Mieszkaliśmy w tym domu ponad dekadę, stopniowo podejmując konieczne prace naprawcze i modernizacyjne, ponieważ przez dziesięciolecia był zaniedbany – wyjaśnia architektka. Pierwszym etapem był ogród. Choć działka była duża, większość ogrodu stanowiła ogromna betonowa powierzchnia z jednym drzewem. Priorytetem stało się stworzenie otwartej, zielonej przestrzeni, która dziś jest integralnym przedłużeniem kuchni i strefy dziennej.
Wieloletnie obserwacje pozwoliły dostrzec problemy typowe dla wielu historycznych domów: słabą wydajność termiczną, degradujące się fundamenty oraz niefortunny podział na strefy służebne i mieszkalne. Zamiast dążyć do powiększenia powierzchni, celem stały się efektywność i racjonalizacja rzutów – przy jednoczesnym poszanowaniu skali i pierwotnego charakteru. Prace objęły przeprojektowanie kuchni, jadalni, pralni i strefy dziennej, wymianę stolarki na podwójnie przeszkloną oraz montaż paneli słonecznych.

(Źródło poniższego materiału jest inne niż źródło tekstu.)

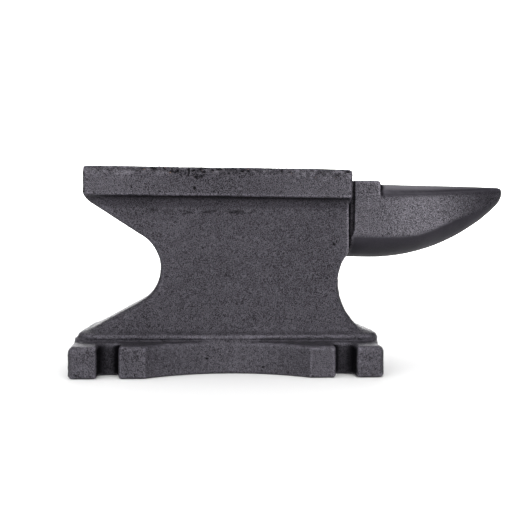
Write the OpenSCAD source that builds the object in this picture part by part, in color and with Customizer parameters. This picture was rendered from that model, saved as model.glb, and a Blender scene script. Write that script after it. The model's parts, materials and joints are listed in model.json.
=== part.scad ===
// Small one-horn bench anvil, a single iron casting drawn as its named regions, which meet face to face.
// +X points to the horn, +Z is up, and the origin is the centre of the underside of the base.

/* [Base] */
// Length of the base, end to end
base_l = 167; // [160:1:172]
// Width of the base
base_w = 95; // [92:1:110]
// Thickness of the base
base_h = 17; // [14:0.5:19]
// Distance from the middle of the base to the middle of each hold-down slot
slot_x = 62.75; // [61:0.25:64]
// Width of a hold-down slot
slot_w = 11; // [8:0.5:12]
// Depth of a hold-down slot, in from the long side
slot_d = 13; // [10:0.5:14]
// Radius of the blend between a corner foot and the back of its slot
slot_blend_r = 4.5; // [2:0.5:5]
// Radius of the upright corners of the feet
foot_r = 3; // [1:0.5:5]
// Length of the hollow in each long side
side_hollow_l = 87; // [70:1:95]
// Depth of the hollow in each long side
side_hollow_d = 15.5; // [8:0.5:15.5]

/* [Plinth] */
// Width of the plinth, and of the foot of the body on it
plinth_w = 63; // [60:1:64]
// Height of the plinth
plinth_h = 3.2; // [2:0.2:4]
// Radius of the upright corners of the plinth
plinth_r = 8.3; // [4:0.1:12]

/* [Body] */
// Thickness of the body at its foot
body_w_low = 59; // [54:1:60]
// Thickness of the body under the face
body_w_high = 47; // [44:1:52]
// Place of the narrowest point of the heel end, from the middle of the base
waist_heel_x = 37; // [34:0.5:40]
// Height of that point
waist_heel_z = 57.4; // [55:0.2:60]
// Radius of the hollow under the heel
heel_hollow_r = 20.7; // [18:0.1:23]
// Slope of the underside of the heel
heel_slope = 32.7; // [31:0.1:34]
// Slope of the top of the flared foot under the heel
flare_slope = 29.1; // [28:0.1:30]
// Place of the narrowest point of the horn end, from the middle of the base
waist_horn_x = 62.2; // [60:0.2:64]
// Height of that point
waist_horn_z = 50.5; // [49:0.5:52]
// Radius of the hollow under that point
flare_hollow_r = 33; // [32:0.5:34]
// Radius of the hollow above it, under the horn
throat_r = 24; // [22:0.5:26]
// Place of the end face that carries the horn
body_end_x = 68; // [67:0.5:68.5]

/* [Face] */
// Height of the working face above the bench
face_z = 113; // [112:0.5:116]
// Thickness of the face plate
face_h = 16; // [15.5:0.5:17]
// Width of the face plate
face_w = 57; // [54:1:62]
// Place of the heel end of the face plate, from the middle of the base
face_heel_x = 79.1; // [78:0.1:81]
// Place of the horn end of the face plate
face_horn_x = 69; // [68.5:0.5:70]
// Radius of the lower corner of the heel end
heel_r = 7; // [5:0.5:7.5]
// Height of the worn bevel along the top edges
bevel_h = 3.3; // [2:0.1:4]
// How far that bevel cuts in
bevel_in = 1.6; // [0.8:0.1:2.4]

/* [Tool holes] */
// Side of the square hardy hole
hardy_w = 16; // [12:0.5:16]
// Place of the hardy hole, from the middle of the base
hardy_x = 56; // [55.5:0.1:56.5]
// Radius of the round pritchel hole
pritchel_r = 5; // [4:0.25:5]
// Place of the pritchel hole, from the middle of the base
pritchel_x = 70; // [69.5:0.1:70.5]
// Distance of the pritchel hole from the middle plane
pritchel_y = 15; // [14.5:0.5:16]

/* [Horn] */
// Place of the tip of the horn, from the middle of the base
horn_tip_x = 166.5; // [160:0.5:175]
// Width of the horn where it begins
horn_w = 40; // [36:1:42]
// Height of the top of the horn
horn_top_z = 106; // [105:0.25:106.5]
// Height of the underside of the horn where it begins
horn_low_z = 64.2; // [63.5:0.1:65.5]
// Place where the underside starts to rise
horn_rise_x = 85; // [80:1:90]
// Radius of the rising underside
horn_rise_r = 111.5; // [110:0.5:125]
// Place where the cheeks start to close in
horn_taper_x = 76; // [74:1:85]
// Half width left where the blunt tip begins
horn_tip_half_w = 5.4; // [4:0.2:7]
// Length of the blunt tip
horn_tip_l = 4; // [3:0.5:6]
// Length of the neck between the body and the cheeks
neck_l = 3.7; // [2:0.1:5]
// How far the neck lies in from the cheeks on each side
neck_in = 2.4; // [1:0.1:3]

/* [Cutting table] */
// Height of the cutting table above the bench
table_z = 108; // [107.5:0.25:110]
// Place of the horn end of the cutting table
table_end_x = 87.3; // [84:0.1:92]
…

Jako dom w stylu tudor revival czerpie on z estetyki epoki Arts and Crafts – starałam się nawiązać do jej niekonwencjonalności, a także reinterpretować i uwydatniać motywy znane z twórczości architektów takich jak C.F.A. Voysey czy Lutyens – wyjaśnia projektantka. – Dla architektów dom często staje się laboratorium pomysłów, na które w pracy zawodowej brakuje śmiałości – dlatego niektóre formy i materiały stały się tu próbą i poszukiwaniem.

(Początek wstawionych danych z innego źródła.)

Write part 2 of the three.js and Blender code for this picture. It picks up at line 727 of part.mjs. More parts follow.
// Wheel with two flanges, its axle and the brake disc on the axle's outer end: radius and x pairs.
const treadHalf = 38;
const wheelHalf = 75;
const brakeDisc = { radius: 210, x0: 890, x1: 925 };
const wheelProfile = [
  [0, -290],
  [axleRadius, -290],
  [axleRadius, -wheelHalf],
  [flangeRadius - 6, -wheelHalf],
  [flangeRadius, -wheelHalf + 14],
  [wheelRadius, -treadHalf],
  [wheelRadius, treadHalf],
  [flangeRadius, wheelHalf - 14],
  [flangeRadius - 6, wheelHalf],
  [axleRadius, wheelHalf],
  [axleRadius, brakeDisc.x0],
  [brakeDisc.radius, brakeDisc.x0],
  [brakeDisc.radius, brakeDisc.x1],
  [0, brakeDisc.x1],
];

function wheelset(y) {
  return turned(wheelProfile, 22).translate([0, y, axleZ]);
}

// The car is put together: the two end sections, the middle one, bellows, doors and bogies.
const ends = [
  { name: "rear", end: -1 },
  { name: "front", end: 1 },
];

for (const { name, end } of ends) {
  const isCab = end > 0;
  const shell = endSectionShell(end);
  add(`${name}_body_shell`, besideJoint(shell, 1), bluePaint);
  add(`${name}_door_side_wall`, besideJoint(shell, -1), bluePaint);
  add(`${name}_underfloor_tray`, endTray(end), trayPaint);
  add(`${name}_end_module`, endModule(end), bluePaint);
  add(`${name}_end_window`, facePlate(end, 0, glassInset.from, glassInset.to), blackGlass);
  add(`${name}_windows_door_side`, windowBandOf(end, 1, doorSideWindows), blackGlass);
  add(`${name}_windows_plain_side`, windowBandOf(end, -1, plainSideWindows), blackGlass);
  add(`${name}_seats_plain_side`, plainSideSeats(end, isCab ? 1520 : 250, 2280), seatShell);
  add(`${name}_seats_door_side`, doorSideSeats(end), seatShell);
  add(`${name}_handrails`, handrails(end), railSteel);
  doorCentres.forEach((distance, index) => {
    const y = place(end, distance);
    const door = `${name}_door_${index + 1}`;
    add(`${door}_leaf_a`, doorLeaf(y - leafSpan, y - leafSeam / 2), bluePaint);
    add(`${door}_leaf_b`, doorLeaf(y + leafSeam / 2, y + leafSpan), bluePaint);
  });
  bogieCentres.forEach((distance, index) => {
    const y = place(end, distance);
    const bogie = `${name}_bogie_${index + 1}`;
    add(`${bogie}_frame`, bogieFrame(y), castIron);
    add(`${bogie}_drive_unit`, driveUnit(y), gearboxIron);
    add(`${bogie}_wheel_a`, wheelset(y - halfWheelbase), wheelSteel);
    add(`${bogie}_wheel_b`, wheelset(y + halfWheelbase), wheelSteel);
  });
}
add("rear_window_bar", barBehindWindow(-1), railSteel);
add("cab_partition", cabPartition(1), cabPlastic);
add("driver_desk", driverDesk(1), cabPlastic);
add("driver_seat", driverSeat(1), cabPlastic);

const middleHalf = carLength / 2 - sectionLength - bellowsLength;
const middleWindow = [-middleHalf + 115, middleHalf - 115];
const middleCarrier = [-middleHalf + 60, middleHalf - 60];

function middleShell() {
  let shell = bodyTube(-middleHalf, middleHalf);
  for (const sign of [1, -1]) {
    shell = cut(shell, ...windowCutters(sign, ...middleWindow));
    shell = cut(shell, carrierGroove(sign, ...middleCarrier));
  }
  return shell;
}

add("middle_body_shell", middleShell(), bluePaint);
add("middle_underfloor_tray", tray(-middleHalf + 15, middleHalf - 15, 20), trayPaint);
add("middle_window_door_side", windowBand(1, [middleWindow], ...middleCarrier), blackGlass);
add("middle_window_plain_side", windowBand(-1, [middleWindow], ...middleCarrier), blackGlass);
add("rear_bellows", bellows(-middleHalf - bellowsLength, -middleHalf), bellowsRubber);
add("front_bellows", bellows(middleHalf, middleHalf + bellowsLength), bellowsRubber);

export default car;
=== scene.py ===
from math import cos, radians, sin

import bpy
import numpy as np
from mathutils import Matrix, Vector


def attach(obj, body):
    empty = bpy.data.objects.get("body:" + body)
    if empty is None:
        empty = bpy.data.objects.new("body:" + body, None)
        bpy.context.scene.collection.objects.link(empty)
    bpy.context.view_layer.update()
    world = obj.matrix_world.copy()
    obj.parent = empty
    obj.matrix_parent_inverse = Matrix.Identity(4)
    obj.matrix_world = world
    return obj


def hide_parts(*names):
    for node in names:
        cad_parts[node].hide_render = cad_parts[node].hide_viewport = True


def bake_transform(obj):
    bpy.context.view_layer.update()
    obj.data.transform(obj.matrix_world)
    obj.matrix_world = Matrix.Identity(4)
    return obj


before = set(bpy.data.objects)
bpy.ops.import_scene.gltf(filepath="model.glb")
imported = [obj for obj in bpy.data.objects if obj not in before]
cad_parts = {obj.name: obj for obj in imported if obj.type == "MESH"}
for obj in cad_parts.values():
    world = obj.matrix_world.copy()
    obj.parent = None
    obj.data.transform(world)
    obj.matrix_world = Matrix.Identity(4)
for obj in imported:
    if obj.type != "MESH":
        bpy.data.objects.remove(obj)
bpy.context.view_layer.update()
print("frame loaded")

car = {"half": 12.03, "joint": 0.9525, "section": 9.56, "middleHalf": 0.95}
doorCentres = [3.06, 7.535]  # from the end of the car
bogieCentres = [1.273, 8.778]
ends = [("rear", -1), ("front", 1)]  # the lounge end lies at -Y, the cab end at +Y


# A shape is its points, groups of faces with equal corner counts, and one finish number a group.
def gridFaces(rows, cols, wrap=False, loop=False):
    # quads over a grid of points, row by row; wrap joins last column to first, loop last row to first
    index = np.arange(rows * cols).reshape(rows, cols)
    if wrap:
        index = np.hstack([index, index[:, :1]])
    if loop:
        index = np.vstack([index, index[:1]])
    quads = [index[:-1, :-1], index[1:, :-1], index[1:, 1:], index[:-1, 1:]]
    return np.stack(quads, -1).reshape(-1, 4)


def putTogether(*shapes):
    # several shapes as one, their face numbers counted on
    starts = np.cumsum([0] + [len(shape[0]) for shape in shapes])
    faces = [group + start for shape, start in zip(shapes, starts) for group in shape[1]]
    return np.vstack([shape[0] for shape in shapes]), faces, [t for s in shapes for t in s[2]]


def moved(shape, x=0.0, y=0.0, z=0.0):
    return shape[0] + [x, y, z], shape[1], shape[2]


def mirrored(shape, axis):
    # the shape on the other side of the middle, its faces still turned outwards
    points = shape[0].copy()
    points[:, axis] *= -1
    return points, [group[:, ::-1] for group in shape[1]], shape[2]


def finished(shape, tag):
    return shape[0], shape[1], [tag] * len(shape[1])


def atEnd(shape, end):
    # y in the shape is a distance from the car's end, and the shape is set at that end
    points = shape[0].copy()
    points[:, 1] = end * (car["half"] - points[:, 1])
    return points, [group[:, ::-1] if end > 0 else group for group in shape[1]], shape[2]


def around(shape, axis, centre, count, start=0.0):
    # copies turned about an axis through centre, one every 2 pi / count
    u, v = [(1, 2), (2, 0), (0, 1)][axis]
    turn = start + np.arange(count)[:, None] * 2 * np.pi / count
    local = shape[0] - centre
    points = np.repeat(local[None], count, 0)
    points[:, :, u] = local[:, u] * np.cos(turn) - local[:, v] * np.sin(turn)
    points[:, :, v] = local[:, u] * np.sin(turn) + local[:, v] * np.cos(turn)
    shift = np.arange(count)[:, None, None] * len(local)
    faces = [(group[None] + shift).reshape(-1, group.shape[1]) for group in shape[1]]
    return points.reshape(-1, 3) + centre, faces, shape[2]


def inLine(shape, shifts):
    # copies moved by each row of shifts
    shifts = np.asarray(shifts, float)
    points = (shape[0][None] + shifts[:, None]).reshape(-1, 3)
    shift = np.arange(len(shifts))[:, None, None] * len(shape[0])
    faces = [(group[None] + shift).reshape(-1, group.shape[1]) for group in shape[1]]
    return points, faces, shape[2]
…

Połączona przestrzeń kuchni i części dziennej została nasycona cytrusowym odcieniem, który przy zachodzącym słońcu tworzy ciepłą poświatę – szczególnie potrzebną podczas chłodnych, zimowych miesięcy w Melbourne.
Blat kuchenny wykonano z terrazzo Artedomus – unikatowego z lat 90. – a na podłodze ułożono egipski wapień w dekoracyjnym, fakturalnym układzie. Detale z ciemnego drewna korespondują z oryginalną stolarką, tworząc wyważony dialog między dawnym a współczesnym.

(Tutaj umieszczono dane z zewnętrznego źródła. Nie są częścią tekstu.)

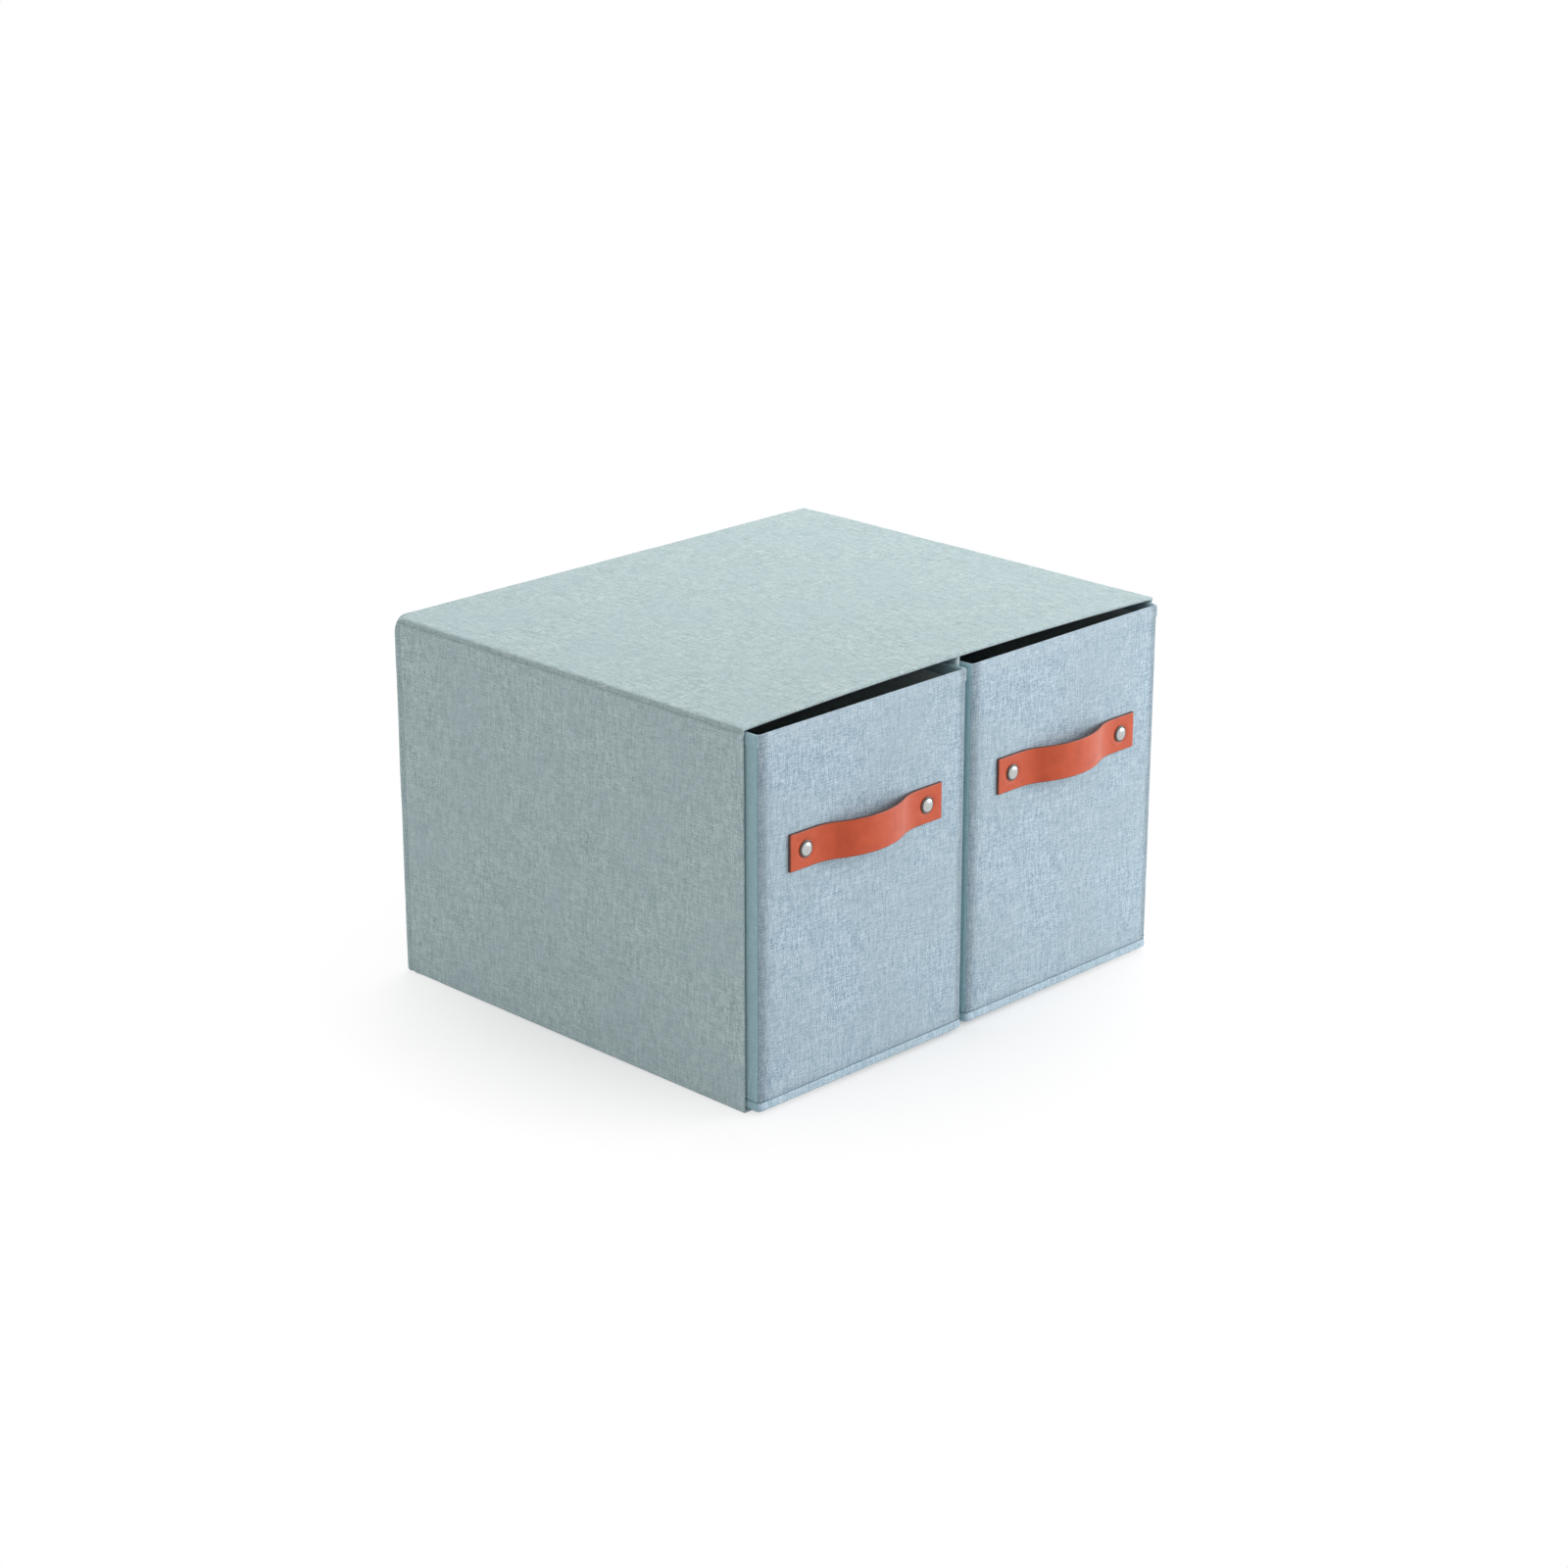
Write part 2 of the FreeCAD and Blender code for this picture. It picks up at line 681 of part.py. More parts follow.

Wyspa kuchenna stała się jedną z najbardziej wyrazistych interwencji w całym projekcie. Była ona formalnym eksperymentem powstałym we współpracy z mistrzem stolarskim Guyem Phelanem. Każdą krzywiznę i detal dopracowano z wyjątkową precyzją, a szczególnej uwagi wymagało miejsce, w którym kamienny blat spotyka się z orzechowym drewnem. Zwykle jest to wrażliwy punkt, dlatego chroni go cienka, płaska listwa z mosiądzu, starannie wkomponowana pomiędzy oba materiały.
Mam nieposkromiony apetyt na obiekty designerskie, zarówno lokalne, jak i międzynarodowe – przyznaje Adriana Hanna. – Wybory, które kierują moją kolekcją, są bardzo osobiste – każdy przedmiot powinien odzwierciedlać właściciela i jego charakter. Lubię ekscentryczne, oryginalne rzeczy, które podkreślają kunszt i zaangażowanie twórcy.
Znalazły się tu ikoniczne obiekty zaprojektowane przez Le Corbusiera, Noguchiego czy Perriand oraz współczesne, lokalne projekty Thomasa Cowarda czy Scotty’ego Bemelena.
Moim pierwszym meblem był Togo Michela Ducaroya, który spersonalizowałam, tapicerując go aksamitem – materiałem spoza standardowej oferty. Najnowszym nabytkiem jest vintage stół Kyoto autorstwa Gianfranco Frattiniego. A ulubionym przedmiotem pozostaje moja tokijska leżanka projektu Charlotte Perriand – dodaje architektka.
Architektka wzbogaciła przestrzeń sypialni o prace australijskich twórców i artystów. Starannie dobrane tekstylia, rzemieślnicze detale i ręcznie wykonane elementy wyposażenia nadały wnętrzu miękkości oraz wyciszającej atmosfery, tworząc harmonijną, osobistą przestrzeń.